The ongoing disputed between Japan and South Korea over the name of the body of water that divides them continues as Japan has lodged a protest over a video calling for the additional use of the name “East Sea” to accompany the name Sea of Japan on all maps and documents.

The six-minute video, which uses English and Korean to make its case, was produced by the South Korean Foreign Ministry and uploaded to their official YouTube channel.
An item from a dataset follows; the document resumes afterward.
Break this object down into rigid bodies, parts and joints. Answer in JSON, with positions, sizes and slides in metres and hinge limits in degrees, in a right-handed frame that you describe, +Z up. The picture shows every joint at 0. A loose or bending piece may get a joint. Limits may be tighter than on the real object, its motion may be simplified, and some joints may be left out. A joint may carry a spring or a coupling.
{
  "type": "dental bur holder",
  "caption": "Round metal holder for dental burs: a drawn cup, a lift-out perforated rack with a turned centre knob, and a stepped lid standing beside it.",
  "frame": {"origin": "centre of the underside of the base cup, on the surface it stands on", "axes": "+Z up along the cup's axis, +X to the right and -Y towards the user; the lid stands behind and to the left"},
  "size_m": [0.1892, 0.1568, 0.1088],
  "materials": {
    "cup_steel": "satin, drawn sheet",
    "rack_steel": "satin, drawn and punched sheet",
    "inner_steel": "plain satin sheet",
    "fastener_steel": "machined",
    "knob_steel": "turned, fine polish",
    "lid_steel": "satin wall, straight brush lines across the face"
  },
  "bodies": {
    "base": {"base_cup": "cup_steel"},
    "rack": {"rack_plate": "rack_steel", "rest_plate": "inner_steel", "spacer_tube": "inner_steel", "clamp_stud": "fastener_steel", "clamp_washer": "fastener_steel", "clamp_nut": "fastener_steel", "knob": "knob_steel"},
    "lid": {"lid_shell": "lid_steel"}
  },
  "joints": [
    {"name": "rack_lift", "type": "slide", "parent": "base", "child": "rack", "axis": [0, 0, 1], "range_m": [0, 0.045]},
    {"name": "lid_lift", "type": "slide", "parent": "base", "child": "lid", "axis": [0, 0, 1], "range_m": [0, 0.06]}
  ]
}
It pointedly calls out its neighbor on the issue saying that “Japan knows the truth.”

It pointedly calls out its neighbor on the issue saying that “Japan knows the truth.”

 
 

On the channel the ministry writes:

This video was produced by the Ministry of Foreign Affairs of the Republic of Korea in order to share the historical significance of the name, “East Sea,” which has been used for over 2,000 years, and legitimacy of the indication “East Sea” in accordance with resolutions of relevant international organizations based on objective historical facts.

 
 

We invite you to watch and share this video on the East Sea, the oldest name for this sea.
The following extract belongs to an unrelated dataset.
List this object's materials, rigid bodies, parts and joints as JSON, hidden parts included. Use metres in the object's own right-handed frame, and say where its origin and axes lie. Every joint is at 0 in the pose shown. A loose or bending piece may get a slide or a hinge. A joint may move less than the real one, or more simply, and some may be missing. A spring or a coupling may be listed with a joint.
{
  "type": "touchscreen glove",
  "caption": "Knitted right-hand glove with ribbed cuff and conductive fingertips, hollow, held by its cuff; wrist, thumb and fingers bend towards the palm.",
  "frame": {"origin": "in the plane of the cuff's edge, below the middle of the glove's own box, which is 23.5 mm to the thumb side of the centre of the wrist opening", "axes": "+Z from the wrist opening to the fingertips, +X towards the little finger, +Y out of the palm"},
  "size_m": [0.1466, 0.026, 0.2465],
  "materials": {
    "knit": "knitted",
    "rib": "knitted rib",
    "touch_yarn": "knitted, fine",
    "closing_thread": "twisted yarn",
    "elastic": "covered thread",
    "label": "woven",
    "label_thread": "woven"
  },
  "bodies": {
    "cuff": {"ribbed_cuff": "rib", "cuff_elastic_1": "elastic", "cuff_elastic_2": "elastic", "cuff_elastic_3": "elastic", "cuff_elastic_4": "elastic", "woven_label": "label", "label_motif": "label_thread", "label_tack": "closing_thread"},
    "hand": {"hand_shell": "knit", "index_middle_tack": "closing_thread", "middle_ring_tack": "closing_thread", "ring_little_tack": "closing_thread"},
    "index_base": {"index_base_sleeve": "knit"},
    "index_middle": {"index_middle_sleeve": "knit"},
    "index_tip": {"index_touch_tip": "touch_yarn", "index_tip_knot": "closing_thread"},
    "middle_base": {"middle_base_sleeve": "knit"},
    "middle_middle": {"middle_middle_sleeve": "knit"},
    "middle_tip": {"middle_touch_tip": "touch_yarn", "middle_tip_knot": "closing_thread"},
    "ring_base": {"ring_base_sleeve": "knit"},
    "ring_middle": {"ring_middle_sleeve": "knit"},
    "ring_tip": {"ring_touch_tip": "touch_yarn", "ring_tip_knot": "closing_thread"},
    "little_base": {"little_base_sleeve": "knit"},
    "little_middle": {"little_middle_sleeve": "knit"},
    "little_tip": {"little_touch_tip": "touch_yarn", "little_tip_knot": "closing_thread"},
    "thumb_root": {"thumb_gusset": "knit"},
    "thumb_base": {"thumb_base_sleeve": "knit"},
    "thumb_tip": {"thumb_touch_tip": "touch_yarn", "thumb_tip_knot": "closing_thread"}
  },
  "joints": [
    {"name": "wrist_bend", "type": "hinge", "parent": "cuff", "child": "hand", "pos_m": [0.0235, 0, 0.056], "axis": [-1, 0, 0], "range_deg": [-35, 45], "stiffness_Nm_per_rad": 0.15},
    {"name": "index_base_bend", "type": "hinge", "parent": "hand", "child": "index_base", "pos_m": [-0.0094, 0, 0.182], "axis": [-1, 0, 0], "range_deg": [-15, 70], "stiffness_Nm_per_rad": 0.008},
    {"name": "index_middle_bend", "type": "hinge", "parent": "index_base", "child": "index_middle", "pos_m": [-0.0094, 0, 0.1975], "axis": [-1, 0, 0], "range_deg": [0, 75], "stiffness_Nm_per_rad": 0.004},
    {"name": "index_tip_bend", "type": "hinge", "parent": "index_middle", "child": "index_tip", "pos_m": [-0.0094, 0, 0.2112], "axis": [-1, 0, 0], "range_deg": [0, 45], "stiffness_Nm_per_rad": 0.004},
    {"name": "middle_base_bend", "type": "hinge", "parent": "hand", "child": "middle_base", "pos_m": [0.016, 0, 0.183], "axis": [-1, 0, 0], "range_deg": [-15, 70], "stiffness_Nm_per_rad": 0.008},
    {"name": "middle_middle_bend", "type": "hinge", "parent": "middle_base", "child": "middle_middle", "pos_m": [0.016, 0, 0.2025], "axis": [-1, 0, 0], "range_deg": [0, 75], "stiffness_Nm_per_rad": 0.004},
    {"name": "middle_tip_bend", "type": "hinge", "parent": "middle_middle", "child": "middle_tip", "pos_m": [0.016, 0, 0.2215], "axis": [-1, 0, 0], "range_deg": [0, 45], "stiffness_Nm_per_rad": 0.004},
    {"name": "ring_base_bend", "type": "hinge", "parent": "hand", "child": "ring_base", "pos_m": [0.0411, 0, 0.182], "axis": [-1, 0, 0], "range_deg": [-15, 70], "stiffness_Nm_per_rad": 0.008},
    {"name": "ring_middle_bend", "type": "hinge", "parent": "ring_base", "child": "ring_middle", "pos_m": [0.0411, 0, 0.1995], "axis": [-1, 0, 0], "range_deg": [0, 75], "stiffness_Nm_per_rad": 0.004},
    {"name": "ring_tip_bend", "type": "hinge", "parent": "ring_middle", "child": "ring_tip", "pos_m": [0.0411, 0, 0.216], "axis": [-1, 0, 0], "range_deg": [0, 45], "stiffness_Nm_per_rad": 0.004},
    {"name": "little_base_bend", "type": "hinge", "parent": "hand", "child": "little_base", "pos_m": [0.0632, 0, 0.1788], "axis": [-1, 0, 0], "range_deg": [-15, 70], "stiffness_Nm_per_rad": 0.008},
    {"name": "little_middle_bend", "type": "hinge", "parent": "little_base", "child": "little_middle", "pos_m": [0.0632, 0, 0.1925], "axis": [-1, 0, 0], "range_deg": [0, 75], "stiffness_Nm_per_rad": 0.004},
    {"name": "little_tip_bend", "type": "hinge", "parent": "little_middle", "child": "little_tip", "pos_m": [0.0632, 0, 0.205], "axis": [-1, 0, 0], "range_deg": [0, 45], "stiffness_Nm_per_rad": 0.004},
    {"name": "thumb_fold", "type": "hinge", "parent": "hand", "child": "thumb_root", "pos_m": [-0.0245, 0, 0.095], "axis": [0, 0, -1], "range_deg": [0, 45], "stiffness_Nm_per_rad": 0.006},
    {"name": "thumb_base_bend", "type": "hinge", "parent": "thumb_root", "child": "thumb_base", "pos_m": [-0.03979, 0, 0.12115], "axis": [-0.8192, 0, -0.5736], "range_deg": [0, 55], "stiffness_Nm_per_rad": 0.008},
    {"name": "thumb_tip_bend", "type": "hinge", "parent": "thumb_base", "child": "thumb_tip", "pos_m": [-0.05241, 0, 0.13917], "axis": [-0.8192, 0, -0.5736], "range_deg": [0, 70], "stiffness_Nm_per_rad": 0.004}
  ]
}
The Video will be released in 10 more languages, including Japanese and Chinese later this month the ministry said.

“Our government has put effort into spreading the use of the name East Sea through reaching out to foreign governments, international organizations and private publishers of maps and the press,” Cho June-hyuck, the Korean Foreign Ministry spokesman, said in a briefing. “This video was produced as an extension of such efforts, and we plan to continue to actively work toward improving the use of East Sea.”

Japan rejects video, celebrates ‘Takeshima Day’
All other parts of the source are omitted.